- Born: 29 September 1974 (age 51) Oslo, Norway
- Education: Lee Strasberg Theatre and Film Institute Oslo National Academy of the Arts
- Occupations: Actress, comedian, screenwriter
- Spouse(s): Fridtjov Såheim ​ ​(m. 2006⁠–⁠2016)​ Rune Assmann (2019)
- Awards: Komiprisen (2014) Gullruten (2022)

= Henriette Steenstrup =

Norwegian actress (born 1974)

Henriette Steenstrup (born 29 September 1974) is a Norwegian actress, comedian, and screenwriter. She is known for her hit drama series Pørni (2021–2025).

==Early life and education ==
Henriette Steenstrup was born in Oslo, Norway, on 29 September 1974.

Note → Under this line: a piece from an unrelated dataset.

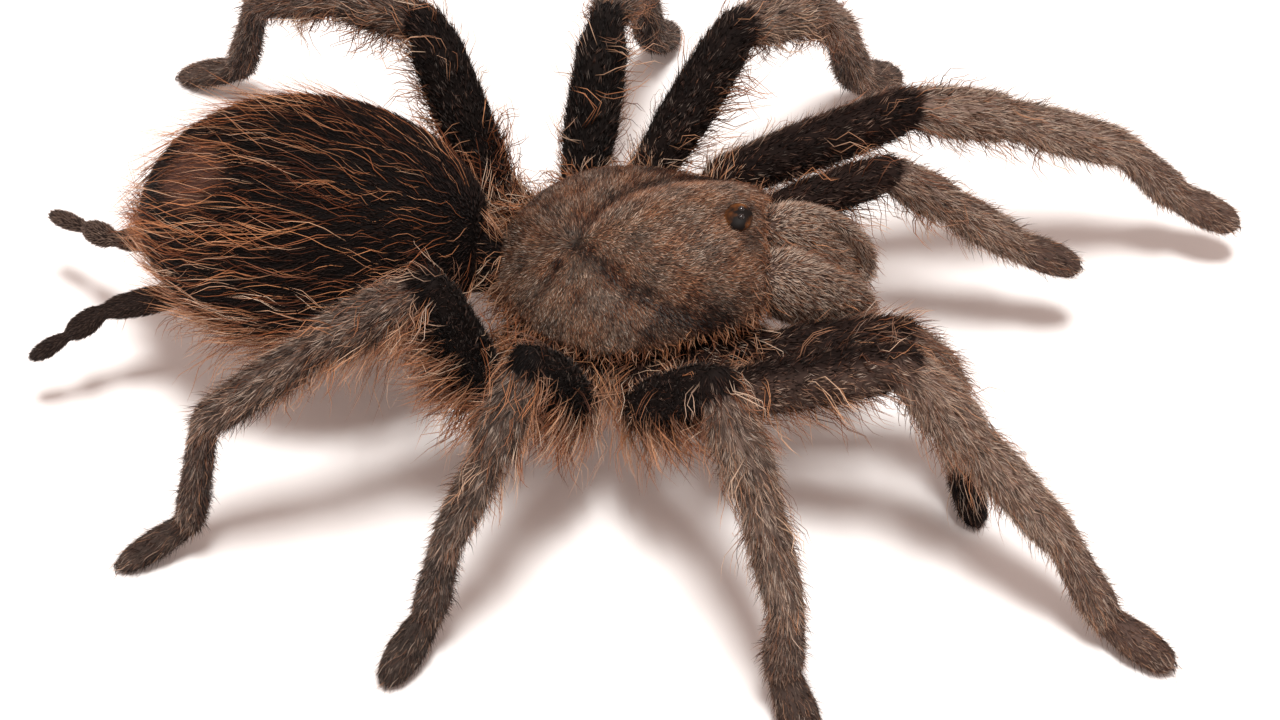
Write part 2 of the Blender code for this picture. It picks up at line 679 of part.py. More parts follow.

She attended Lee Strasberg Theatre and Film Institute in New York City, and graduated from the Oslo National Academy of the Arts in 2003.

==Career==
With a background as child actress for NRK, appearing in audio plays and in television shows such as Jul i Skomakergata, Halvsju, and Kroppen, Steenstrup's first adult television commission was in 1996 co-hosting the children's show Kykelikokos. She played minor roles in several films, including Budbringeren (1997), Mother's Elling (2003), Comrade Pedersen (2006), and Turn Me On, Dammit! (2011).

After graduating from drama school, she was assigned to Nationaltheatret from 2004. Her breakthrough as scriptwriter was the TV show En god nummer to for TV2 in 2008.

In 2014 Steenstrup won Komiprisen for the show En får væra som en er – en Ole Ivars-musikal. In 2019 she played the character "Liv" in Dag Johan Haugerud's Beware of Children, for which she won the Dragon Award for best acting at the Gothenburg Film Festival.

Steenstrup was introduced to international audiences as Turid Seier, mother to hero Magne Seier, in the 2020 Norwegian fantasy drama series Ragnarok, which aired on Netflix.

In 2021 she created, wrote, and starred in the drama series Pørni, for which she won Seriekritikerprisen. Pørni is about the life of the single mother Pernille "Pørni" Middelthon, who lives with two daughters and a father who has just come out as gay. The series was very well received by critics and popular with audiences, becoming the most watched Norwegian series on streaming service Viaplay ever. It went on to Netflix with the fourth season in 2024, and it ended with the fifth season in 2025.

In 2025, Stenstrup made the television series Nepobaby for TV 2, in which she starred, along with Vivild Falk Berg from Pørni. It won best screenplay and ensemble cast at Canneseries in April, ahead of its release in Norway in October 2025, and was sold to several European distributors.

Her books include Verdens beste mamma – not (2013), and four books related to her comedy show character "Edel".

== Recognition and awards ==
Pørni was awarded four awards in Gullruten in 2022, including best script for a drama series, and best actor for Steenstrup. It also won best humor drama at the Humor Prize in the same year

Steenstrup won Telenor's Culture Prize in 2024.

==Personal life==
Steenstrup was married to actor Fridtjov Såheim from 2006 to 2016, and has two children with him. She married political scientist Rune Assmann in 2019.